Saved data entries
○ ○ ○ ○ ○

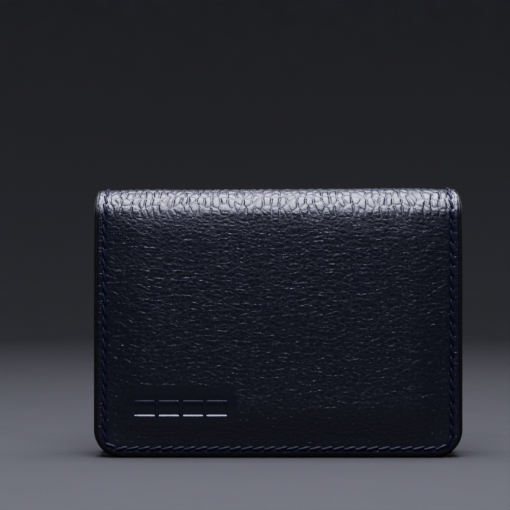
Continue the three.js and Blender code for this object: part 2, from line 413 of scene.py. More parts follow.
def edge_insets(setback, size):
    """Distances from a sheet's edge to the middle of its round corners, closer together by the edge."""
    by_the_edge = np.array([0, 0.05, 0.13, 0.25, 0.4, 0.6]) * MM
    return np.concatenate([by_the_edge, steps(0.85 * MM, CORNER - setback, size)])


def grid_faces(index):
    """The four-sided faces of a grid of vertex numbers."""
    return np.stack([index[:-1, :-1], index[1:, :-1], index[1:, 1:], index[:-1, 1:]], -1).reshape(-1, 4)


def straight_grid(half, rows, insets, size):
    """A flat grid with straight sides: its points, faces and four edges."""
    between = steps(insets[-1] - half, half - insets[-1], size)
    columns = np.concatenate([insets[:-1] - half, between, (half - insets[:-1])[::-1]])
    body = np.arange(len(rows) * len(columns)).reshape(len(rows), len(columns))
    x, s = (a.ravel() for a in np.meshgrid(columns, rows))
    return {
        "x": x, "s": s, "faces": [grid_faces(body)],
        "left": body[::-1, 0], "right": body[::-1, -1], "low": body[0], "high": body[-1],
    }


def rounded_grid(setback, rows, size):
    """A flat grid of the back half with round bottom corners, its edges set back from the holder's outline.
    It is a straight body down to the corners, a straight foot between them and a fan for each corner."""
    half, corner, insets = HALF_WIDTH - setback, CORNER - setback, edge_insets(setback, size)
    grid = straight_grid(half, rows, insets, size)
    x, s = grid["x"], grid["s"]
    body = np.arange(len(x)).reshape(len(rows), -1)
    n = len(insets) - 1
    foot_x, foot_s = (a.ravel() for a in np.meshgrid(x[body[0, n:-n]], insets[:-1] + setback))
    foot = np.vstack([np.arange(len(foot_x)).reshape(n, -1) + len(x), body[0, n:-n]])
    x = np.concatenate([x, foot_x])
    s = np.concatenate([s, foot_s])
    quads, tips, rails = grid["faces"] + [grid_faces(foot)], [], []
    turns = steps(0, math.pi / 2, size / corner)
    for side, end in ((-1, 0), (1, -1)):
        ray = body[0, ::-side][: n + 1]
        fan = np.zeros((len(turns), n + 1), int)
        fan[0] = ray
        fan[-1] = foot[:, end]
        fan[:, n] = ray[n]
        turn, inset = (a.ravel() for a in np.meshgrid(turns[1:-1], insets[:-1], indexing="ij"))
        fan[1:-1, :n] = np.arange(len(turn)).reshape(-1, n) + len(x)
        x = np.concatenate([x, side * (half - corner + (corner - inset) * np.cos(turn))])
        s = np.concatenate([s, CORNER - (corner - inset) * np.sin(turn)])
        quads.append(grid_faces(fan[:, :n])[:, ::side])
        tips.append(np.stack([fan[:-1, n - 1], fan[1:, n - 1], fan[1:, n]], 1)[:, ::side])
        rails.append(np.concatenate([body[::-1, end], fan[1:, 0]]))
    return {
        "x": x, "s": s, "faces": [np.vstack(quads), np.vstack(tips)],
        "left": rails[0], "right": rails[1], "low": foot[0], "high": body[-1],
    }


def on_front(grid):
    """The back half's grid, laid out on the front half."""
    return {**grid, "s": LENGTH - grid["s"]}


def is_inside_out(points, faces):
    """Whether the faces of a closed shape turn inwards, by the sign of its volume."""
    volume = 0.0
    for block in faces:
        for k in range(1, block.shape[1] - 1):
            a, b, c = points[block[:, 0]], points[block[:, k]], points[block[:, k + 1]]
            volume += np.einsum("ij,ij->", a, np.cross(b, c))
    return volume < 0


def join_blend(piece):
    """Bakes a piece's transform into its mesh, and ties it to no body."""
    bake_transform(piece)


def make_piece(name, points, faces, flat, normals, material, bodies, slot, nodes, layers=None):
    """A mesh piece from blocks of equal-sided faces. flat holds each point's place in the layout, for the
    material. A face with a corner whose normal is zero is a plain wall, and shades flat. bodies is the name
    of the body that the piece rides on, or the pair that it lies between; such a piece rides on no body."""
    if is_inside_out(points, faces):
        faces = [block[:, ::-1] for block in faces]
    mesh = bpy.data.meshes.new(name)
    sides = np.concatenate([np.full(len(block), block.shape[1]) for block in faces])
    loops = np.concatenate([block.ravel() for block in faces])
    mesh.vertices.add(len(points))
    mesh.vertices.foreach_set("co", points.astype(np.float32).ravel())
    mesh.loops.add(len(loops))
    mesh.loops.foreach_set("vertex_index", loops.astype(np.int32))
    mesh.polygons.add(len(sides))
    mesh.polygons.foreach_set("loop_start", np.concatenate([[0], np.cumsum(sides)[:-1]]).astype(np.int32))
    mesh.update(calc_edges=True)
    mesh.polygons.foreach_set("use_smooth", np.ones(len(sides), bool))
    mesh.uv_layers.new(name="flat").data.foreach_set("uv", (flat[loops] * 100).astype(np.float32).ravel())
    for layer, values in (layers or {}).items():
        mesh.attributes.new(layer, "FLOAT", "POINT").data.foreach_set("value", values.astype(np.float32))
    own = np.zeros(len(sides) * 3, np.float32)
    mesh.polygons.foreach_get("normal", own)
    face_of_loop = np.repeat(np.arange(len(sides)), sides)
    wall = np.zeros(len(sides), bool)
    wall[face_of_loop[np.linalg.norm(normals[loops], axis=1) < 0.5]] = True
    at_loop = np.where(wall[face_of_loop][:, None], own.reshape(-1, 3)[face_of_loop], normals[loops])
    mesh.normals_split_custom_set(at_loop.tolist())
    mesh.materials.append(material)
    piece = bpy.data.objects.new(name, mesh)
    bpy.context.scene.collection.objects.link(piece)
    if isinstance(bodies, str):
        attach(piece, bodies)
    else:
        join_blend(piece)
    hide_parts(*nodes)


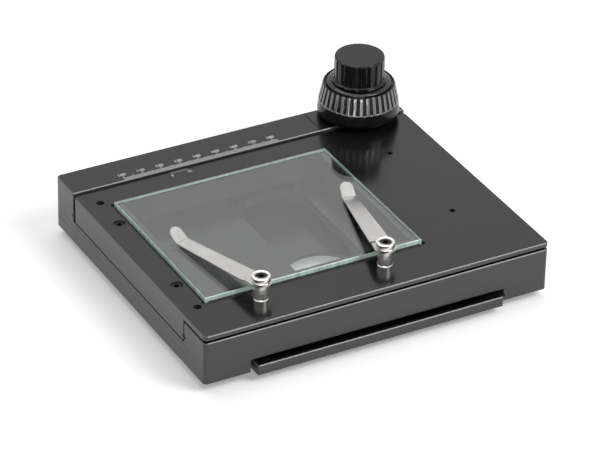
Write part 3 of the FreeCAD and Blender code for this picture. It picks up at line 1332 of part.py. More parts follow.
def make_clip_posts():
    """Sleeves, caps and screws of the two clip posts."""
    sleeves = []
    caps = []
    screws = []
    for side in ("left", "right"):
        x = "clip_%s_x" % side
        foot = primitive("Cone", "SleeveFoot" + side, (x, "clip_y", "plate_top"),
                         Radius1="post_radius + post_foot", Radius2="post_radius",
                         Height="post_foot * 2")
        stem = primitive("Cylinder", "SleeveStem" + side, (x, "clip_y", "plate_top"),
                         Radius="post_radius", Height="post_height")
        neck = primitive("Cylinder", "SleeveNeck" + side, (x, "clip_y", "plate_top"),
                         Radius="post_neck_radius", Height="neck_top - plate_top")
        bore = primitive("Cylinder", "SleeveBore" + side, (x, "clip_y", "plate_top - post_foot"),
                         Radius="post_screw_radius + fastener_gap",
                         Height="neck_top - plate_top + post_foot * 2")
        blank = doc.addObject("Part::MultiFuse", "SleeveBlank" + side)
        blank.Shapes = [foot, stem, neck]
        sleeve = doc.addObject("Part::Cut", "Sleeve" + side)
        sleeve.Base = blank
        sleeve.Tool = bore
        sleeves.append(sleeve)
        shell = primitive("Cylinder", "CapBody" + side, (x, "clip_y", "neck_top"),
                          Radius="cap_radius", Height="cap_height")
        head_room = primitive("Cylinder", "CapBore" + side,
                              (x, "clip_y", "cap_top - socket_head_height - edge_chamfer"),
                              Radius="socket_head_radius + fastener_gap / 2",
                              Height="socket_head_height + edge_chamfer * 2")
        shank_room = primitive("Cylinder", "CapHole" + side, (x, "clip_y", "neck_top - post_foot"),
                               Radius="post_screw_radius + fastener_gap",
                               Height="cap_height")
        rooms = doc.addObject("Part::MultiFuse", "CapRooms" + side)
        rooms.Shapes = [head_room, shank_room]
        ring = doc.addObject("Part::Cut", "CapRing" + side)
        ring.Base = shell
        ring.Tool = rooms
        doc.recompute()
        cap = doc.addObject("Part::Chamfer", "Cap" + side)
        cap.Base = ring
        bevel = number("cap_chamfer")
        cap.Edges = [(index, bevel, bevel) for index in outer_circles(ring.Shape)]
        caps.append(cap)
        screws.append(cap_screw("PostScrew" + side, x, "clip_y",
                                "cap_top - socket_head_height - edge_chamfer",
                                "socket_head_radius", "socket_head_height",
                                "post_screw_radius",
                                "cap_height - socket_head_height - edge_chamfer"
                                " + neck_top - flange_bottom"))
    group("clip_sleeves", sleeves)
    group("clip_caps", caps)
    group("clip_screws", screws)


def outer_circles(shape):
    """Number the edges that run round a cap's outside."""
    numbers = []
    for index, edge in enumerate(shape.Edges, start=1):
        if edge.Curve.TypeId == "Part::GeomCircle" and near(edge.Curve.Radius, "cap_radius"):
            numbers.append(index)
    return numbers


def make_clip(name, x, inward):
    """Spring clip: round eye, crank, tapered sloping arm and an upturned round end."""
    body = new_body(name)
    high = "eye_top + clip_thickness"
    depth = "eye_top + clip_thickness - glass_top"
    eye = new_sketch(body, "EyeOutline", height="glass_top")
    circle(eye, "0", "0", "clip_eye_radius")
    pad(body, "Eye", eye, depth)
    arm = new_sketch(body, "ArmOutline", height="glass_top")
    polygon(arm, [("-clip_eye_radius", "0"), ("clip_eye_radius", "0"),
                  ("clip_bend_width / 2", "clip_arm_length"),
                  ("-clip_bend_width / 2", "clip_arm_length")])
    pad(body, "Arm", arm, depth)
    back = "-clip_eye_radius * 2"
    step_start = "clip_eye_radius"
    step_end = "clip_eye_radius + clip_step_length"
    far = "clip_arm_length + clip_eye_radius"
    slope = "(eye_bottom - clip_step - tip_bottom) / (clip_arm_length - clip_eye_radius - clip_step_length)"
    beyond = "tip_bottom - clip_eye_radius * %s" % slope
    over = new_sketch(body, "AboveStrip", "YZ_Plane")
    polygon(over, [(back, "eye_top"), (step_start, "eye_top"), (step_end, "eye_top - clip_step"),
                   (far, "%s + clip_thickness" % beyond), (far, high + " + clip_eye_radius"),
                   (back, high + " + clip_eye_radius")])
    pocket(body, "TrimAbove", over, "clip_eye_radius * 4", symmetric=True)
    below = new_sketch(body, "BelowStrip", "YZ_Plane")
    polygon(below, [(back, "eye_bottom"), (step_start, "eye_bottom"),
                    (step_end, "eye_bottom - clip_step"), (far, beyond),
                    (far, "glass_top - clip_eye_radius"), (back, "glass_top - clip_eye_radius")])
    pocket(body, "TrimBelow", below, "clip_eye_radius * 4", symmetric=True)
    tab = new_sketch(body, "TabOutline")
    polygon(tab, [("-clip_bend_width / 2", "0"), ("clip_bend_width / 2", "0"),
                  ("clip_tab_radius", "clip_tab_length"), ("-clip_tab_radius", "clip_tab_length")])
    end = new_sketch(body, "EndOutline")
    circle(end, "0", "clip_tab_length", "clip_tab_radius")
    tilt = FreeCAD.Rotation(FreeCAD.Vector(1, 0, 0), number("clip_tab_rise"))
    for sketch, label in ((tab, "Tab"), (end, "RoundEnd")):
        sketch.AttachmentOffset = FreeCAD.Placement(FreeCAD.Vector(), tilt)
        bind(sketch, "AttachmentOffset.Base.y", "clip_arm_length")
        bind(sketch, "AttachmentOffset.Base.z", "tip_bottom")
        pad(body, label, sketch, "clip_thickness")
    hole = new_sketch(body, "EyeHoleOutline", height=high)
    circle(hole, "0", "0", "post_neck_radius + running_gap * 2")
    pocket(body, "EyeHole", hole, "clip_thickness * 3")
    lean = number("clip_rest_angle") * inward
    body.Placement = FreeCAD.Placement(FreeCAD.Vector(), FreeCAD.Rotation(lean, 0, 0))
    bind(body, "Placement.Base.x", x)
    bind(body, "Placement.Base.y", "clip_y")


def check_objects():
    """Stop if an object failed or a sub-part is empty or broken."""
    faults = []
    for item in doc.Objects:
        if "Invalid" in item.State or "Error" in item.State:
            faults.append(item.Name)
    for node in NODES:
        shape = node.Shape
        if shape.isNull() or not shape.isValid() or shape.Volume <= 0:
            faults.append(node.Label)
    if faults:
        raise RuntimeError("failed: " + ", ".join(faults))


def write_parts():
    """Write one STEP file for each sub-part."""
    os.makedirs("parts", exist_ok=True)
    for node in NODES:
        node.Shape.exportStep("parts/" + node.Label + ".step")
        print(node.Label, len(node.Shape.Solids), round(node.Shape.Volume, 2))


def main():
    """Build the stage and write its sub-parts."""
    fill_sheets()
    make_mounting_ring()
    make_base_plate()
    make_ring_screws()
    make_rack("y_rack", "y_rack_length", "y_rack_height", "y_rack_depth", "y_rack_lead",
              ("y_rack_root", "base_rear", "base_edge_top"), -90,
              ["base_rear - (%s)" % y for y in y_rack_screws()])
    make_y_stop()
    make_y_frame()
    make_slide_plate()
    make_rail("left_rail", "-", "apron_rear")
    make_rail("right_rail", "", "front")
    make_gear_block()
    make_frame_fasteners()
    make_x_plate()
    make_glass()
    make_rack("x_rack", "x_rack_length", "x_rack_height", "x_rack_depth", "x_rack_lead",
              ("x_rack_left", "x_rack_root", "x_rack_bottom"), 0,
              ["(%s) - x_rack_left" % x for x in x_rack_screws()])
    make_vernier()
    make_x_stop()
    make_plate_fasteners()
    make_balls("x", ("block_rear + slide_gap / 2", "bar_front - slide_gap / 2"),
               "x_ball_radius", "x_cage_length", "0", "x", "x_race_level",
               "x_cage_thickness", "x_cage_height")
    make_balls("y", ("-base_half - rail_gap / 2", "base_half + rail_gap / 2"),
               "y_ball_radius", "y_cage_length", "y_cage_rear", "y", "y_race_level",
               "y_cage_thickness", "y_cage_height")
    make_shafts_and_bushes()
    make_pinion("x_pinion", "x_rack_bottom", "x_pinion_height", "hollow_shaft_radius",
                -math.pi / 2, "x_rack_level - lower_bush_flange - part_gap")
    make_pinion("y_pinion", "rail_top + pocket_gap", "y_pinion_height",
                "inner_shaft_radius", math.pi)
    make_large_knob()
    make_collar()
    make_small_knob()
    make_knob_screw()
    make_clip_posts()
    make_clip("clip_left", "clip_left_x", 1)
    make_clip("clip_right", "clip_right_x", -1)
    doc.recompute()
    check_objects()
    write_parts()


main()
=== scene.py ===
import math

import bpy
from bpy.props import FloatProperty, FloatVectorProperty, IntProperty, PointerProperty
from mathutils import Matrix, Vector


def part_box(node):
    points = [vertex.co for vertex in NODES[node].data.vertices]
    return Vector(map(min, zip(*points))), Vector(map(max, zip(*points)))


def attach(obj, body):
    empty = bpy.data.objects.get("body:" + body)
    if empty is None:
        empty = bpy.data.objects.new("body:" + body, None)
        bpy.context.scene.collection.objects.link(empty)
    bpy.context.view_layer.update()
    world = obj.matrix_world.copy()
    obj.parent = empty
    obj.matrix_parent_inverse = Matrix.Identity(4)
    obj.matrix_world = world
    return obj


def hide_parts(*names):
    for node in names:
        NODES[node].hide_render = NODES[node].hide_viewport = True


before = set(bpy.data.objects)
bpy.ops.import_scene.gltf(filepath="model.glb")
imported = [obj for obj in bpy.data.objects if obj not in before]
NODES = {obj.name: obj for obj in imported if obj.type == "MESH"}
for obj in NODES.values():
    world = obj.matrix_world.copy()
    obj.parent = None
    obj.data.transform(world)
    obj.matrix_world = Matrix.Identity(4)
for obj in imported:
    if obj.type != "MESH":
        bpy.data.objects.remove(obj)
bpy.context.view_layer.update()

bl_info = {
    "name": "Microscope Stage Dressing",
    "version": (1, 0, 0),
    "blender": (4, 5, 0),
    "location": "View3D > Sidebar > Stage",
    "description": "Gives the xy stage its finishes, engraved scales, studio and camera",
    "category": "Object",
}

MM = 0.001

# The photograph's camera in the part's own axes: its place, in millimetres, its three
# directions, its lens and sensor, in millimetres, and the range that it sees, in metres
CAMERA_PLACE = (-705.64, -1242.74, 914.61)
CAMERA_RIGHT = (0.87934070, -0.47577313, 0.01999663)
CAMERA_DOWN = (-0.23487184, -0.46986239, -0.85091983)
CAMERA_FORWARD = (0.41424046, 0.74355179, -0.52491483)
CAMERA_LENS = 216.64
SENSOR_WIDTH = 36
CAMERA_CLIP = (0.1, 20)

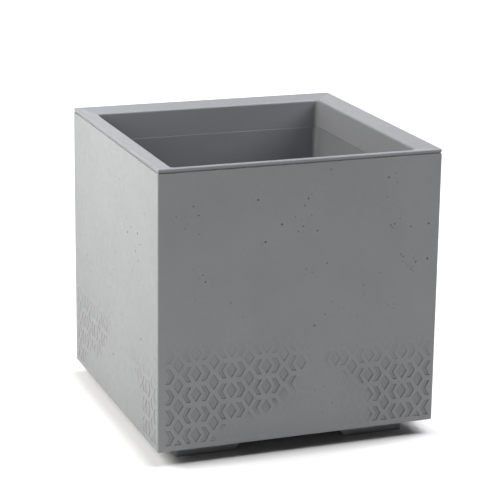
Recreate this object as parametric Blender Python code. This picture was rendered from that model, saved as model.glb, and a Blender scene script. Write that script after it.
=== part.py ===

○ ○ ○ ○ ○

§ The exercise
Please reproduce exactly the lines from the first one of the records above through the line containing "return np.concatenate([by_the_edge, steps(0.85", both included, and nothing else.

§ Task response
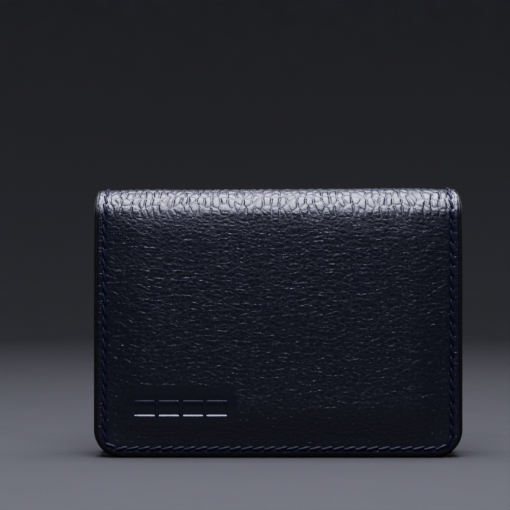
Continue the three.js and Blender code for this object: part 2, from line 413 of scene.py. More parts follow.
def edge_insets(setback, size):
    """Distances from a sheet's edge to the middle of its round corners, closer together by the edge."""
    by_the_edge = np.array([0, 0.05, 0.13, 0.25, 0.4, 0.6]) * MM
    return np.concatenate([by_the_edge, steps(0.85 * MM, CORNER - setback, size)])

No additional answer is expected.